You are viewing a plain text version of this content. The canonical link for it is here.
Posted to user@beam.apache.org by Dmitry Demeshchuk <dm...@postmates.com> on 2018/01/23 22:48:09 UTC

Reading message attributes in PubSub source in Python

Hi list,

My understanding is that ReadStringsFromPubSub
<https://github.com/apache/beam/blob/master/sdks/python/apache_beam/io/gcp/pubsub.py#L42>
doesn't
provide any way of getting the message metadata (attributes, publish
timestamp, etc). Looking further suggests
<https://github.com/apache/beam/blob/master/sdks/python/apache_beam/io/gcp/pubsub.py#L181>
that the majority of the PubSub functionality is inside Dataflow.

Hence, some questions:

1. Is my understanding of the current state of things correct?

2. Is there any API I can piggyback on to write my own PubSub source? My
guess would be that I can use NativeSource, but is that really so?

3. If the answer to both of the above is "no", is there any idea when this
will be officially supported?

What I'm doing right now is meant only for small things, so I probably
don't mind switching to Java for this specific task. Just trying to make
sure there's no better way.

Thanks!

-- 
Best regards,
Dmitry Demeshchuk.

Re: Reading message attributes in PubSub source in Python

Posted by Dmitry Demeshchuk <dm...@postmates.com>.
Thanks for the explanation, Ahmet!

I'll stick to the Java SDK for now, then.

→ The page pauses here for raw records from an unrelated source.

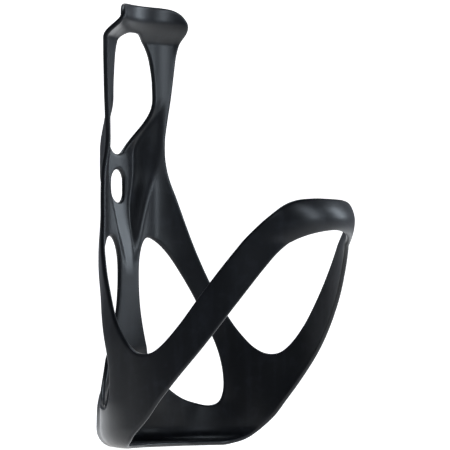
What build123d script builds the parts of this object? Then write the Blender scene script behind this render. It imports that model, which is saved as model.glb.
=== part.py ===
from build123d import *
from math import cos, radians, sin, tan
import os

# A moulded carbon bottle cage, in millimetres, drawn about the bottle's axis (x = y = 0) with its
# heel at z = 0, the hoop towards -Y and the bolt slots towards +Y. It is moved at the end, so that
# the origin lies midway between the slots, on the face that meets the bicycle.
# Angles run round the bottle from the middle of the hoop, 0, to the middle of the spine, 180.

# ---- bottle, wall and overall size ----
bottle_diameter = 74.0
bottle_clearance = 0.2
wall = 1.6
cage_height = 140.0
hoop_reach = 2.2            # how far the hoop's top stands forward of a true circle

# ---- bolt slots and the face that meets the bicycle ----
slot_spacing = 64.0
slot_width = 7.6
slot_length = 10.6
lower_slot_height = 19.0
mount_standoff = 2.4        # bolt face, out from the shell behind the bottle
recess_depth = 8.0          # over which the walls of the bolt recesses spread

# ---- heel shelf ----
heel_fillet = 4.4           # inside radius where the wall turns in to the shelf
shelf_front = 15.0          # front corners of the shelf, behind the bottle's axis
shelf_corner_inset = 3.2    # front corners of the shelf, in from the bottle's radius
shelf_scoop = 6.0           # hollow in the shelf's front edge
shelf_rise_angle = 102.5    # where the shelf's front edge has risen to the side panels

# ---- hoop ----
hoop_top = 77.4
hoop_depth = 9.6            # height of the hoop's band at the middle of its front
arm_depth = 16.2            # height of the band along the sloping arms
notch_height = 29.5         # lowest point of the notch between arm and wing

# ---- spine, tall window and top lip ----
leg_angle = 152.0           # outer edge of the legs where they leave the wings
leg_lean = 1.3              # how far the legs lean in above the upper bolt recess
strip_half_angle = 7.1      # half width of the centre strip at its narrowest
window_above_slot = 9.8     # foot of the tall window, above the middle of the upper slot
tall_window_half_width = 12.2
lip_height = 8.8            # from the legs' bend to the top edge
lip_lean = 5.0              # how far the lip leans in over the bottle's shoulder
lip_half_angle = 36.6
bend_radius = 2.5
lean_radius = 30.0

# ---- side windows ----
side_window_foot = 12.8
side_window_top_gap = 1.3   # top of the side windows, below the top of the centre strip

# ---- where the moulding's sections meet ----
hoop_section = 40.0
arm_section = 90.0
spine_half_width = 15.5
heel_section = 125.0
heel_section_top = 16.0
wing_above_notch = 12.7
strip_above_slot = 8.0      # centre strip: above the lower slot, and below the upper one
strip_below_slot = 15.0
leg_above_window = 10.2     # above the foot of the tall window
lip_below_bend = 4.2
lip_section_angle = 147.2
wing_foot_angle = 120.5

inner_radius = bottle_diameter / 2 + bottle_clearance
outer_radius = inner_radius + wall
middle_radius = inner_radius + wall / 2
mount_face = outer_radius + mount_standoff
upper_slot_height = lower_slot_height + slot_spacing
tall_window_foot = upper_slot_height + window_above_slot
leg_top = cage_height - lip_height
shelf_top = wall + heel_fillet
shelf_corner = inner_radius - shelf_corner_inset
wing_bottom = notch_height + wing_above_notch
strip_bottom = lower_slot_height + strip_above_slot
strip_top = upper_slot_height - strip_below_slot
leg_bottom = tall_window_foot + leg_above_window
lip_bottom = leg_top - lip_below_bend
near, far = inner_radius * 0.4, mount_face + 10


# ---- outlines of the two bolt recesses, as (x, height), right half, bottom to top ----
upper_foot = upper_slot_height - 7.5
# first on the bolt face, then where the walls have spread towards the bottle
upper_recess = [
    (3.6, upper_foot),
    (8.2, upper_foot + 4),
    (9.0, upper_foot + 9),
    (9.2, tall_window_foot + 4.2),
]
upper_recess_mouth = [
    (6.9, upper_foot - 8),
    (15.6, upper_foot + 1),
    (17.0, upper_foot + 8.6),
    (16.4, tall_window_foot + 19),
]
lower_recess = [
    (8.4, shelf_top + 0.5),
    (9.6, lower_slot_height - 9),
    (9.4, lower_slot_height - 4),
    (7.0, lower_slot_height + 2),
    (3.0, lower_slot_height + 6.2),
]
lower_recess_mouth = [
    (14.5, shelf_top - 10),
    (17.6, shelf_top),
    (17.4, lower_slot_height - 2.5),
    (13.2, lower_slot_height + 6),
    (5.6, lower_slot_height + 11),
]

# ---- edges of the band on the right-hand side, as (angle, height) ----
hoop_foot = hoop_top - hoop_depth
hoop_top_edge = [
    (0, hoop_top),
    (13, hoop_top - 0.3),
    (25, hoop_top - 1.2),
    (33, hoop_top - 3.5),
    (hoop_section, hoop_top - 7),
]
hoop_low_edge = [
    (0, hoop_foot),
    (14, hoop_foot - 1.2),
    (26, hoop_foot - 3.9),
    (34, hoop_foot - 8.2),
    (hoop_section, hoop_foot - 13),
]
arm_top_edge = [
    (hoop_section, hoop_top - 7),
    (53, notch_height + 31.5),
    (68, notch_height + 18.5),
    (80, notch_height + 8),
    (arm_section, notch_height + 1.6),
]
arm_low_edge = [
    (hoop_section, hoop_foot - 13),
    (53, notch_height + 31 - arm_depth),
    (68, notch_height + 18.2 - arm_depth),
    (80, notch_height + 9.2 - arm_depth),
    (arm_section, notch_height - 14.2),
]


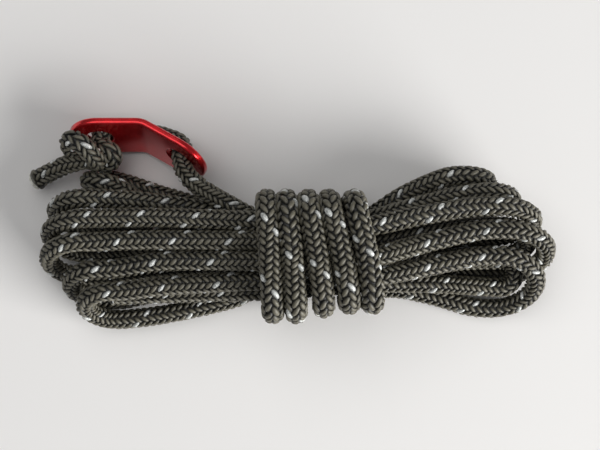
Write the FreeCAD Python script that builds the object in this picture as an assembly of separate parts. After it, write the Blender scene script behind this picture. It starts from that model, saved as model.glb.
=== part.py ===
import FreeCAD, Part

import math
import os

# A hank of reflective tent guy line: 4 mm braided cord folded into seven long
# loops, bound round the middle by five frapping turns of the same cord, with a
# bent two-hole metal runner knotted on its near end.
# Millimetres. X runs along the hank, Y across it, Z up from the table.
# The origin is on the table, under the middle one of the five frapping turns.

V = FreeCAD.Vector

# The cord
cord_diameter = 4.0        # over the braided cover
core_diameter = 2.4        # bundle of straight yarns inside the cover
melted_cap = 0.7           # length of the heat-sealed end
flat_depth = 0.5           # how far the cord is pressed flat on the table
cord_radius = cord_diameter / 2
resting_height = cord_radius - flat_depth

# How the strands pack
loop_count = 7
packed_gap = 0.62          # clear space between strands inside the frapping
fanned_gap = 0.88          # clear space between strands of the open loops
low_fan_gap = 1.45         # the lower strands on the right spread the most
middle_space = 0.3         # extra space between the upper and the lower runs
packed_step = 2.32         # sideways step from one loop to the next, at the waist
packed_pitch = cord_diameter + packed_gap
fanned_pitch = cord_diameter + fanned_gap
low_fan_pitch = cord_diameter + low_fan_gap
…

On Tue, Jan 23, 2018 at 4:01 PM, Ahmet Altay <al...@google.com> wrote:

>
>
> On Tue, Jan 23, 2018 at 2:48 PM, Dmitry Demeshchuk <dm...@postmates.com>
> wrote:
>
>> Hi list,
>>
>> My understanding is that ReadStringsFromPubSub
>> <https://github.com/apache/beam/blob/master/sdks/python/apache_beam/io/gcp/pubsub.py#L42> doesn't
>> provide any way of getting the message metadata (attributes, publish
>> timestamp, etc). Looking further suggests
>> <https://github.com/apache/beam/blob/master/sdks/python/apache_beam/io/gcp/pubsub.py#L181>
>> that the majority of the PubSub functionality is inside Dataflow.
>>
>> Hence, some questions:
>>
>> 1. Is my understanding of the current state of things correct?
>>
>
> This is correct.
>
>
>>
>> 2. Is there any API I can piggyback on to write my own PubSub source? My
>> guess would be that I can use NativeSource, but is that really so?
>>
>
> No, unfortunately. Not yet. SDF for Python will be this API.
>
>
>>
>> 3. If the answer to both of the above is "no", is there any idea when
>> this will be officially supported?
>>
>
> There is no ETA. I am _hoping_ that in 2 releases we will implement an
> improved pubsub source that can do (1). And (2) can happen after that.
>
>
>>
>> What I'm doing right now is meant only for small things, so I probably
>> don't mind switching to Java for this specific task. Just trying to make
>> sure there's no better way.
>>
>
> If you have production need, I will recommend using Java. Otherwise stay
> tuned.
>
>
>>
>> Thanks!
>>
>> --
>> Best regards,
>> Dmitry Demeshchuk.
>>
>
>


-- 
Best regards,
Dmitry Demeshchuk.

Re: Reading message attributes in PubSub source in Python

Posted by Ahmet Altay <al...@google.com>.
On Tue, Jan 23, 2018 at 2:48 PM, Dmitry Demeshchuk <dm...@postmates.com>
wrote:

> Hi list,
>
> My understanding is that ReadStringsFromPubSub
> <https://github.com/apache/beam/blob/master/sdks/python/apache_beam/io/gcp/pubsub.py#L42> doesn't
> provide any way of getting the message metadata (attributes, publish
> timestamp, etc). Looking further suggests
> <https://github.com/apache/beam/blob/master/sdks/python/apache_beam/io/gcp/pubsub.py#L181>
> that the majority of the PubSub functionality is inside Dataflow.
>
> Hence, some questions:
>
> 1. Is my understanding of the current state of things correct?
>

This is correct.


>
> 2. Is there any API I can piggyback on to write my own PubSub source? My
> guess would be that I can use NativeSource, but is that really so?
>

No, unfortunately. Not yet. SDF for Python will be this API.


>
> 3. If the answer to both of the above is "no", is there any idea when this
> will be officially supported?
>

There is no ETA. I am _hoping_ that in 2 releases we will implement an
improved pubsub source that can do (1). And (2) can happen after that.


>
> What I'm doing right now is meant only for small things, so I probably
> don't mind switching to Java for this specific task. Just trying to make
> sure there's no better way.
>

If you have production need, I will recommend using Java. Otherwise stay
tuned.


>
> Thanks!
>
> --
> Best regards,
> Dmitry Demeshchuk.
>